I dodici miliardi di buco di bilancio non sono un ostacolo a qualunque proposta?
“Quella della mancanza di soldi è una menzogna. A Roma ci sono degli sprechi infiniti cui si può mettere mano. Noi abbiamo un debito pregresso su cui paghiamo il 4,5% d’interessi e potremmo pagare molto di meno. La metropolitana di Milano incassa 400 milioni di euro, quella di Roma 280. Ne dovrebbe guadagnare 800 ma non succede perché spesso la gente scavalca i tornelli. E ce ne sono molti altri di casi simili. Pensiamo ai rifiuti, che ormai vengono acquistati in tutto il mondo. Noi sosteniamo i costi della raccolta e poi ce ne liberiamo o con le discariche o portandoli fuori. Di conseguenza per tenere a posto i conti di Ama si alzano le tasse, mentre basterebbe costruire impianti che consentano di trasformare il rifiuto in valore aggiunto. Così puoi permetterti di abbassare nel tempo la pressione fiscale”.
L’ultima telefonata con Arcore?
“Stamattina. Doveva parlare di Roma in tv e gli ho dato qualche consiglio”.

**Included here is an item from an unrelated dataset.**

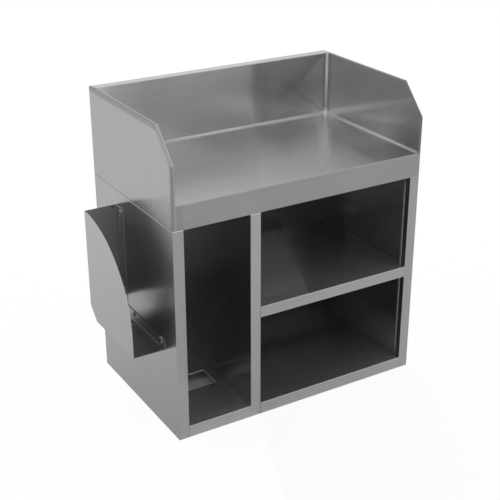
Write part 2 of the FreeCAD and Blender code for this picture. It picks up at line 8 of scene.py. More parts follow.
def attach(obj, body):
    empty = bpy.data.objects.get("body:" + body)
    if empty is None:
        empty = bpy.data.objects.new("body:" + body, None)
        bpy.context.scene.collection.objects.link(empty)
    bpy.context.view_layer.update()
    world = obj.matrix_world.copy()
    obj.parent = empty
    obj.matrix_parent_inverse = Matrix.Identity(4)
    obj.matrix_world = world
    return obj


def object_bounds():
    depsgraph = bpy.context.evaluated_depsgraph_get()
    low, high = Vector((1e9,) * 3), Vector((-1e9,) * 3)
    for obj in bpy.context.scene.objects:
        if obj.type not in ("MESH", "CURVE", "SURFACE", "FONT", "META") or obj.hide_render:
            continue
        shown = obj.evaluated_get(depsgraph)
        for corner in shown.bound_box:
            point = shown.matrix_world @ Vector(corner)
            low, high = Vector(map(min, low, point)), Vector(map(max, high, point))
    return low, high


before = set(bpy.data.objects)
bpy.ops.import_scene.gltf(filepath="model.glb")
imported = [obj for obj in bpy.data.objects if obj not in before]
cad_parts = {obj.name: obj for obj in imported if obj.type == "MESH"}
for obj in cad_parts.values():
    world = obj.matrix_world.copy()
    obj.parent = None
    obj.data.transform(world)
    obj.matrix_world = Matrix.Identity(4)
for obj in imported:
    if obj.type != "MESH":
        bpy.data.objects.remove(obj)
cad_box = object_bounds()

# Camera.
# A long lens stands in front of the cabinet's left corner, a little above the upstands, and looks down on the
# worktop and into the bays.
camera_place = Vector((-1.8747, -3.0918, 2.1368))
camera_aim = Vector((-0.034, -0.010, 0.503))
camera_roll = math.radians(-0.13)
camera_data = bpy.data.cameras.new("studio_camera")
camera_data.sensor_width = 36
camera_data.lens = 76.4
camera_data.clip_end = 100
camera = bpy.data.objects.new("studio_camera", camera_data)
bpy.context.collection.objects.link(camera)
camera.location = camera_place
camera.rotation_mode = "QUATERNION"
look = (camera_aim - camera_place).to_track_quat("-Z", "Y")
camera.rotation_quaternion = look @ Quaternion((0, 0, 1), camera_roll)
scene = bpy.context.scene
scene.camera = camera

# Studio light.
# A white tent: soft light from all round, strongest low down and behind, and fainter from overhead. In front
# on the left, where the camera stands, it is open towards a darker room. Its own cloth looks plain white.
scene.view_settings.view_transform = "Standard"
scene.cycles.use_denoising = True
scene.cycles.max_bounces = 16
scene.cycles.glossy_bounces = 12
scene.cycles.sample_clamp_indirect = 6

tent = bpy.data.worlds.new("studio_tent")
tent.use_nodes = True
scene.world = tent
tent_tree = tent.node_tree


def map_range(tree, value, low_in, high_in, low, high, smooth=False):
    """Carries a value from one range to another, and holds it at both ends."""
    node = tree.nodes.new("ShaderNodeMapRange")
    node.interpolation_type = "SMOOTHSTEP" if smooth else "LINEAR"
    for name, number in (("From Min", low_in), ("From Max", high_in), ("To Min", low), ("To Max", high)):
        node.inputs[name].default_value = number
    tree.links.new(value, node.inputs["Value"])
    return node.outputs["Result"]


def feed(tree, socket, value):
    """Gives a socket a number, or the value of another socket."""
    if isinstance(value, (int, float)):
        socket.default_value = value
    else:
        tree.links.new(value, socket)


def reckoned(tree, operation, *values):
    """Works out one step of arithmetic on sockets and numbers."""
    node = tree.nodes.new("ShaderNodeMath")
    node.operation = operation
    for socket, value in zip(node.inputs, values):
        feed(tree, socket, value)
    return node.outputs[0]


def chosen(tree, factor, one, other):
    """One shader where the factor is nothing, and the other where it is one."""
    mix = tree.nodes.new("ShaderNodeMixShader")
    for socket, source in zip(mix.inputs, (factor, one, other)):
        tree.links.new(source, socket)
    return mix.outputs[0]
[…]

Non teme che essere sostenuto da un partito politico nel tempo possa diventare un fardello?
“Berlusconi con me si è comportato in maniera impeccabile, non mi ha posto nessuna condizione. Una cosa che non mi era successa. Lui non è stupido, sa riconoscere chi ha di fronte. Sa che io amo Roma e voglio fare le cose fatte bene. Preferisco un milanese che si appassiona alla Capitale piuttosto che un milanese come Salvini che vuole pedonalizzare il raccordo”.
Roma è una città con grandi problemi sociali. Lei fa del rapporto diretto con i cittadini un cavallo di battaglia. Sarà così anche da sindaco?
“Faccio questo lavoro perché mi appassiona. Mi piace incontrare le persone. Tempo fa ero a Messa e una signora mi ha detto: ‘lo sa perché la voto? Perché lei sta dalla parte del popolo’. E’ stato gratificante, non me lo aspettavo. Io mi diverto a stare in mezzo alla gente, ascoltarne i problemi e cercare di risolverli. Preferisco quello alle cene elettorali”.